Likwid implements the Inform → Discuss → Decide workflow:

  • Inform: Members read and understand the proposal before discussion begins.
  • Discuss: Structured deliberation with facilitator tools to manage conversation.
  • Decide: Voting with appropriate methods for the decision at hand.

3. Voting Methods Must Match Decision Types

Simple majority voting fails for complex decisions. When there are multiple options, competing priorities, or minority concerns that deserve protection, more sophisticated methods are required.

Different decisions call for different methods:

  • Schulze method for finding the option that would beat all others head-to-head.
  • STAR voting for balancing intensity of preference with broad support.
  • Quadratic voting for decisions where some members care more than others.
  • Approval voting for simple multi-option choices.
  • Ranked choice for instant runoff scenarios.

Communities should choose methods that fit their culture and decision types, not be locked into a single approach.

4. Delegation Must Be Flexible and Revocable

Not everyone can participate in every decision. Liquid delegation allows members to delegate their voice to trusted representatives—while retaining the ability to vote directly or revoke delegation at any time.

This creates a spectrum between direct democracy (everyone votes on everything) and representative democracy (elected delegates decide). Members choose their level of engagement, creating natural expertise networks while maintaining individual sovereignty.

5. Moderation Must Be Visible and Accountable

Every community needs moderation. The question is whether it happens transparently or in the shadows. Shadow banning, hidden removals, and opaque decisions erode trust and create paranoia.

In Likwid, every moderation action is logged with:

  • Who took the action
  • What rule or policy was violated
  • What evidence supported the decision
  • What the affected content was (preserved for appeal)

The moderation ledger is cryptographically chained, making retroactive alteration detectable. Trust is built through accountability, not through the appearance of an unmoderated space.

6. Privacy and Transparency Must Coexist

Some information should be public (moderation decisions, vote tallies, policy rationales). Some should be private (individual vote choices, personal data, draft deliberations).

Likwid separates civic identity (who you are in public discussions) from voting identity (how you voted). This allows open participation in deliberation while protecting ballot secrecy. Members can engage freely without fear that their votes will be used against them.

The Political Stakes

This is not merely a technical project. The design of governance tools is inherently political. The systems we build encode assumptions about power, participation, and legitimacy.

Platforms that prioritize engagement over deliberation produce polarization. Systems that obscure moderation produce conspiracy theories. Tools that favor the already-powerful entrench existing hierarchies.
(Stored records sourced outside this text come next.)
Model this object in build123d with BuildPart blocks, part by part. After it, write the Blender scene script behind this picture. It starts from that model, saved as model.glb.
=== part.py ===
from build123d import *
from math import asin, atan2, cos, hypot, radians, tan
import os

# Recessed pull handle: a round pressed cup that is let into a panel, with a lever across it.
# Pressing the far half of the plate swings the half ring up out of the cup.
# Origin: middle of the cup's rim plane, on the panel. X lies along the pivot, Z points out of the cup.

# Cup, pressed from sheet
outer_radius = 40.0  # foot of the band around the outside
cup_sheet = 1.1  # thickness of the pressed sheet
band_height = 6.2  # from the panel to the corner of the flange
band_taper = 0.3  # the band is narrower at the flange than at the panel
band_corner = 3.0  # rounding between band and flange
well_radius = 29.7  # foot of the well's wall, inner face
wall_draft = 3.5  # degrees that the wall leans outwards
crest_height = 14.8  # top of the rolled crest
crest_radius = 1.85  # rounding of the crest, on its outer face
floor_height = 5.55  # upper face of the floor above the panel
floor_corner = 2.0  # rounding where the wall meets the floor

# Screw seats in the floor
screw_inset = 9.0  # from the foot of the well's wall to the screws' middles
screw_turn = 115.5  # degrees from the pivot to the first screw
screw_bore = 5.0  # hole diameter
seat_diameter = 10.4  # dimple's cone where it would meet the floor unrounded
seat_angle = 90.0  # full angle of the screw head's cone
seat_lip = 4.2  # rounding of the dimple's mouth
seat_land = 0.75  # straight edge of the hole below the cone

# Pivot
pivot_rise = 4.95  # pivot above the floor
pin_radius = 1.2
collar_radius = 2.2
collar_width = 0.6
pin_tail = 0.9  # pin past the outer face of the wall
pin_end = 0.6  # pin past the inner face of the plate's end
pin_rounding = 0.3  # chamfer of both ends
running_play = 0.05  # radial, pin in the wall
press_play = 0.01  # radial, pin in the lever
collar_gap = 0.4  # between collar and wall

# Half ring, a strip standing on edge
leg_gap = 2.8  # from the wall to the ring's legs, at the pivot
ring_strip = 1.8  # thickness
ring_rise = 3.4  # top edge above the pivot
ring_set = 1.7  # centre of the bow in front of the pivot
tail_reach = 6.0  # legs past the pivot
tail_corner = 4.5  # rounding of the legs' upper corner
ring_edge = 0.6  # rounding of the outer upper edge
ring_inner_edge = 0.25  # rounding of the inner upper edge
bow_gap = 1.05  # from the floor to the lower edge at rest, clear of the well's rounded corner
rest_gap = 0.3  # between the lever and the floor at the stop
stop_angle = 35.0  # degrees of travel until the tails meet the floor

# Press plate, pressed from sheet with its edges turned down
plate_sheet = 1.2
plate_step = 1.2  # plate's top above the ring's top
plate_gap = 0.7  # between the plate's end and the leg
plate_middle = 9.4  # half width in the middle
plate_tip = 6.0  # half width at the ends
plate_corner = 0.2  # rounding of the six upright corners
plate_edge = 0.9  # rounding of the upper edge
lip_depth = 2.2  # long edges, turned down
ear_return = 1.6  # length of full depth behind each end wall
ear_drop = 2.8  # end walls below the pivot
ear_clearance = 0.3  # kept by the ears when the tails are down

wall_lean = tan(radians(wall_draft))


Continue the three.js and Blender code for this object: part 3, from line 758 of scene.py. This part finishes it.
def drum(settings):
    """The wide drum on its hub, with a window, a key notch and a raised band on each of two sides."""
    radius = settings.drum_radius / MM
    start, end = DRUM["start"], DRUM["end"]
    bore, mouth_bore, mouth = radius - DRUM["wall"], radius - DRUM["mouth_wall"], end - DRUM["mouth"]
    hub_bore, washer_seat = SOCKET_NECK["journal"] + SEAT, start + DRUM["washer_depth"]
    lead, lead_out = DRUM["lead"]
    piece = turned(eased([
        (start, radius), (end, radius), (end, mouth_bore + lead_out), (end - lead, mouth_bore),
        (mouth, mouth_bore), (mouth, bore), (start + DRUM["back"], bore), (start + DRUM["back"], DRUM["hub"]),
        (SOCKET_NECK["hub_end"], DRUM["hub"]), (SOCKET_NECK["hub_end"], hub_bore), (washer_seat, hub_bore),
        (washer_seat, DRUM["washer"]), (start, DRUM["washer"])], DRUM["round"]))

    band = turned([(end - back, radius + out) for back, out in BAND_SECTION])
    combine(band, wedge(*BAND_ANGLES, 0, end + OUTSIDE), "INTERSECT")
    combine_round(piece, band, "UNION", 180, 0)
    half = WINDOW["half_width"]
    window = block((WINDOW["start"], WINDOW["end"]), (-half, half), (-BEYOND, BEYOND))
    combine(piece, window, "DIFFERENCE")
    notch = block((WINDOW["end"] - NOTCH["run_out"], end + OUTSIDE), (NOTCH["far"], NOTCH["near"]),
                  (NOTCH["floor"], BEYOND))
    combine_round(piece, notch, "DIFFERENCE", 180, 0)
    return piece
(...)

Likwid is built on the conviction that better tools can enable better governance—not by removing human judgment, but by creating structures that encourage informed, inclusive, and accountable decision-making.

We believe that:

  • Organizations should control their own governance infrastructure.
  • Participation should not require technical expertise or unlimited time.
  • Power should be visible and accountable, not hidden behind algorithms or administrative access.
  • Minority voices deserve protection from simple majoritarianism.
  • Governance software should be free, auditable, and community-controlled.

An Invitation

Likwid is not finished. It is not perfect. It is an ongoing experiment in building governance infrastructure for the organizations that need it most.

We invite:

  • Organizations to try Likwid, provide feedback, and help us understand what governance infrastructure needs to do.
  • Developers to contribute code, build plugins, and extend the platform's capabilities.
  • Researchers to study collective decision-making and help us understand what works.
  • Critics to challenge our assumptions and help us identify blind spots.

Democracy is not a product. It is a practice. Likwid exists to make that practice easier, more inclusive, and more accountable.